Problem statement
Output every line below exactly.

Dataset excerpt
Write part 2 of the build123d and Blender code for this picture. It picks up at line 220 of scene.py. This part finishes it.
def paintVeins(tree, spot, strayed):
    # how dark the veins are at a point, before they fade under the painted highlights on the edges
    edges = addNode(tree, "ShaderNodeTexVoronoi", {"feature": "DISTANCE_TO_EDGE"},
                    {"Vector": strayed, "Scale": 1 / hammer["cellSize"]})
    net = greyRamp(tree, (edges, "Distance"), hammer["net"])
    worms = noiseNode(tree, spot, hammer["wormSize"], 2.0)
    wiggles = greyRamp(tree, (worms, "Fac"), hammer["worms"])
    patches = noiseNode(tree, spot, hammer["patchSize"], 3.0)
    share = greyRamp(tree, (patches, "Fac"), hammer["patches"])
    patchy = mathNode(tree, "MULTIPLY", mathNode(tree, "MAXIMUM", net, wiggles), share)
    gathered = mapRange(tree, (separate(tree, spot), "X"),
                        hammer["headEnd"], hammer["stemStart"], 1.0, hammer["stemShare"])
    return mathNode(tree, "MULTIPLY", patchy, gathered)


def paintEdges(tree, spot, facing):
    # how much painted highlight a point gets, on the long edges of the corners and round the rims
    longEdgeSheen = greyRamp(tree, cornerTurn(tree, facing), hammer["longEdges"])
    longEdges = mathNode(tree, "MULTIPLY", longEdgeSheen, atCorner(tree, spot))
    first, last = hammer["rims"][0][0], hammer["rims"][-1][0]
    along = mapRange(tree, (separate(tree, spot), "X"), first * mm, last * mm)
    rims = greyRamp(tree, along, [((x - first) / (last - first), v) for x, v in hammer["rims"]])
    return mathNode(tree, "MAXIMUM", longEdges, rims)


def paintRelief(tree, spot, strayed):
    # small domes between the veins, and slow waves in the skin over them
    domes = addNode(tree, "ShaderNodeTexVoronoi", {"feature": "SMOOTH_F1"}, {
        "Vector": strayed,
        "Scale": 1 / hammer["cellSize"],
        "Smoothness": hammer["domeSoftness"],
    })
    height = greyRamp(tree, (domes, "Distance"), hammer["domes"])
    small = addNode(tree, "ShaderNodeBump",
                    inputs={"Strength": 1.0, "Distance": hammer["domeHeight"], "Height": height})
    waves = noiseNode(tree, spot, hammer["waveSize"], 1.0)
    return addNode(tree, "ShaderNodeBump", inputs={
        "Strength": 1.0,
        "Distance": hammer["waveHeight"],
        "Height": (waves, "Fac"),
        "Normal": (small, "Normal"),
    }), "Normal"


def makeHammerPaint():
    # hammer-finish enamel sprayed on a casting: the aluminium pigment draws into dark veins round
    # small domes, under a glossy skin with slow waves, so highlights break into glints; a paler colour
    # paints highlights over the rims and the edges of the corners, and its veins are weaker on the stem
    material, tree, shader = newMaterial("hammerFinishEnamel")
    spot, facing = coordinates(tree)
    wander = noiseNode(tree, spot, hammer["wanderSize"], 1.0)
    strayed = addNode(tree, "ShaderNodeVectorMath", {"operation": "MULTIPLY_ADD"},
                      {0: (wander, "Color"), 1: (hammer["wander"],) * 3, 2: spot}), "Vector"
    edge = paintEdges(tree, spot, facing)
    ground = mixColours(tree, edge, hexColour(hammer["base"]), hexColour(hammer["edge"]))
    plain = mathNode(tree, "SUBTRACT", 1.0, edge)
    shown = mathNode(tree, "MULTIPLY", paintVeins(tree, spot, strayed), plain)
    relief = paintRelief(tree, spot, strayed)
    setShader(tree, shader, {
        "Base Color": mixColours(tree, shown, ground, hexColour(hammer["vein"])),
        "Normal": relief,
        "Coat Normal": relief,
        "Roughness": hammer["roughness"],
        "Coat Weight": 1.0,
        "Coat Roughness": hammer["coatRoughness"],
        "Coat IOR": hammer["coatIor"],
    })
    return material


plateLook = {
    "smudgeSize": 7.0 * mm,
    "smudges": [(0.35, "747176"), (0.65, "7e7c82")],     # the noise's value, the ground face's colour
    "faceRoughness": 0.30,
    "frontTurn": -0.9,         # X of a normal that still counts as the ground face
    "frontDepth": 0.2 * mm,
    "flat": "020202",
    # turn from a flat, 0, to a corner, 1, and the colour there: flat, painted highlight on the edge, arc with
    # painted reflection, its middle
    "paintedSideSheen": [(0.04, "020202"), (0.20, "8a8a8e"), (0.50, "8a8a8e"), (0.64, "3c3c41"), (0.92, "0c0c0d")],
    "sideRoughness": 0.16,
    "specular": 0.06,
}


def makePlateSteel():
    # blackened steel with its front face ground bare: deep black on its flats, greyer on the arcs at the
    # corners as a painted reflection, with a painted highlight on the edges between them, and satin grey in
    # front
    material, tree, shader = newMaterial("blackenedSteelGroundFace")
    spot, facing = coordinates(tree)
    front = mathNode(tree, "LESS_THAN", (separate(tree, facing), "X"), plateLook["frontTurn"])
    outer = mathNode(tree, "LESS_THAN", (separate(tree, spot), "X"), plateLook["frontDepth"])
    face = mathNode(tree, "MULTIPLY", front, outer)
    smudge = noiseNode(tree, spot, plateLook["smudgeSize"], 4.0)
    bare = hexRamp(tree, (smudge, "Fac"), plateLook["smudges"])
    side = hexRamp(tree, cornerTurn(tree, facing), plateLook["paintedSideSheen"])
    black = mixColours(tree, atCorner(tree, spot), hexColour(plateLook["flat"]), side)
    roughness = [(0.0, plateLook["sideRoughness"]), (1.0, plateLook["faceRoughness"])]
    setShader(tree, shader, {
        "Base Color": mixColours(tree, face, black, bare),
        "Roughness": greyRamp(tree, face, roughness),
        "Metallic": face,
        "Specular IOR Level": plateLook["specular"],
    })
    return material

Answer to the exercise
Write part 2 of the build123d and Blender code for this picture. It picks up at line 220 of scene.py. This part finishes it.
def paintVeins(tree, spot, strayed):
    # how dark the veins are at a point, before they fade under the painted highlights on the edges
    edges = addNode(tree, "ShaderNodeTexVoronoi", {"feature": "DISTANCE_TO_EDGE"},
                    {"Vector": strayed, "Scale": 1 / hammer["cellSize"]})
    net = greyRamp(tree, (edges, "Distance"), hammer["net"])
    worms = noiseNode(tree, spot, hammer["wormSize"], 2.0)
    wiggles = greyRamp(tree, (worms, "Fac"), hammer["worms"])
    patches = noiseNode(tree, spot, hammer["patchSize"], 3.0)
    share = greyRamp(tree, (patches, "Fac"), hammer["patches"])
    patchy = mathNode(tree, "MULTIPLY", mathNode(tree, "MAXIMUM", net, wiggles), share)
    gathered = mapRange(tree, (separate(tree, spot), "X"),
                        hammer["headEnd"], hammer["stemStart"], 1.0, hammer["stemShare"])
    return mathNode(tree, "MULTIPLY", patchy, gathered)


def paintEdges(tree, spot, facing):
    # how much painted highlight a point gets, on the long edges of the corners and round the rims
    longEdgeSheen = greyRamp(tree, cornerTurn(tree, facing), hammer["longEdges"])
    longEdges = mathNode(tree, "MULTIPLY", longEdgeSheen, atCorner(tree, spot))
    first, last = hammer["rims"][0][0], hammer["rims"][-1][0]
    along = mapRange(tree, (separate(tree, spot), "X"), first * mm, last * mm)
    rims = greyRamp(tree, along, [((x - first) / (last - first), v) for x, v in hammer["rims"]])
    return mathNode(tree, "MAXIMUM", longEdges, rims)


def paintRelief(tree, spot, strayed):
    # small domes between the veins, and slow waves in the skin over them
    domes = addNode(tree, "ShaderNodeTexVoronoi", {"feature": "SMOOTH_F1"}, {
        "Vector": strayed,
        "Scale": 1 / hammer["cellSize"],
        "Smoothness": hammer["domeSoftness"],
    })
    height = greyRamp(tree, (domes, "Distance"), hammer["domes"])
    small = addNode(tree, "ShaderNodeBump",
                    inputs={"Strength": 1.0, "Distance": hammer["domeHeight"], "Height": height})
    waves = noiseNode(tree, spot, hammer["waveSize"], 1.0)
    return addNode(tree, "ShaderNodeBump", inputs={
        "Strength": 1.0,
        "Distance": hammer["waveHeight"],
        "Height": (waves, "Fac"),
        "Normal": (small, "Normal"),
    }), "Normal"


def makeHammerPaint():
    # hammer-finish enamel sprayed on a casting: the aluminium pigment draws into dark veins round
    # small domes, under a glossy skin with slow waves, so highlights break into glints; a paler colour
    # paints highlights over the rims and the edges of the corners, and its veins are weaker on the stem
    material, tree, shader = newMaterial("hammerFinishEnamel")
    spot, facing = coordinates(tree)
    wander = noiseNode(tree, spot, hammer["wanderSize"], 1.0)
    strayed = addNode(tree, "ShaderNodeVectorMath", {"operation": "MULTIPLY_ADD"},
                      {0: (wander, "Color"), 1: (hammer["wander"],) * 3, 2: spot}), "Vector"
    edge = paintEdges(tree, spot, facing)
    ground = mixColours(tree, edge, hexColour(hammer["base"]), hexColour(hammer["edge"]))
    plain = mathNode(tree, "SUBTRACT", 1.0, edge)
    shown = mathNode(tree, "MULTIPLY", paintVeins(tree, spot, strayed), plain)
    relief = paintRelief(tree, spot, strayed)
    setShader(tree, shader, {
        "Base Color": mixColours(tree, shown, ground, hexColour(hammer["vein"])),
        "Normal": relief,
        "Coat Normal": relief,
        "Roughness": hammer["roughness"],
        "Coat Weight": 1.0,
        "Coat Roughness": hammer["coatRoughness"],
        "Coat IOR": hammer["coatIor"],
    })
    return material


plateLook = {
    "smudgeSize": 7.0 * mm,
    "smudges": [(0.35, "747176"), (0.65, "7e7c82")],     # the noise's value, the ground face's colour
    "faceRoughness": 0.30,
    "frontTurn": -0.9,         # X of a normal that still counts as the ground face
    "frontDepth": 0.2 * mm,
    "flat": "020202",
    # turn from a flat, 0, to a corner, 1, and the colour there: flat, painted highlight on the edge, arc with
    # painted reflection, its middle
    "paintedSideSheen": [(0.04, "020202"), (0.20, "8a8a8e"), (0.50, "8a8a8e"), (0.64, "3c3c41"), (0.92, "0c0c0d")],
    "sideRoughness": 0.16,
    "specular": 0.06,
}


def makePlateSteel():
    # blackened steel with its front face ground bare: deep black on its flats, greyer on the arcs at the
    # corners as a painted reflection, with a painted highlight on the edges between them, and satin grey in
    # front
    material, tree, shader = newMaterial("blackenedSteelGroundFace")
    spot, facing = coordinates(tree)
    front = mathNode(tree, "LESS_THAN", (separate(tree, facing), "X"), plateLook["frontTurn"])
    outer = mathNode(tree, "LESS_THAN", (separate(tree, spot), "X"), plateLook["frontDepth"])
    face = mathNode(tree, "MULTIPLY", front, outer)
    smudge = noiseNode(tree, spot, plateLook["smudgeSize"], 4.0)
    bare = hexRamp(tree, (smudge, "Fac"), plateLook["smudges"])
    side = hexRamp(tree, cornerTurn(tree, facing), plateLook["paintedSideSheen"])
    black = mixColours(tree, atCorner(tree, spot), hexColour(plateLook["flat"]), side)
    roughness = [(0.0, plateLook["sideRoughness"]), (1.0, plateLook["faceRoughness"])]
    setShader(tree, shader, {
        "Base Color": mixColours(tree, face, black, bare),
        "Roughness": greyRamp(tree, face, roughness),
        "Metallic": face,
        "Specular IOR Level": plateLook["specular"],
    })
    return material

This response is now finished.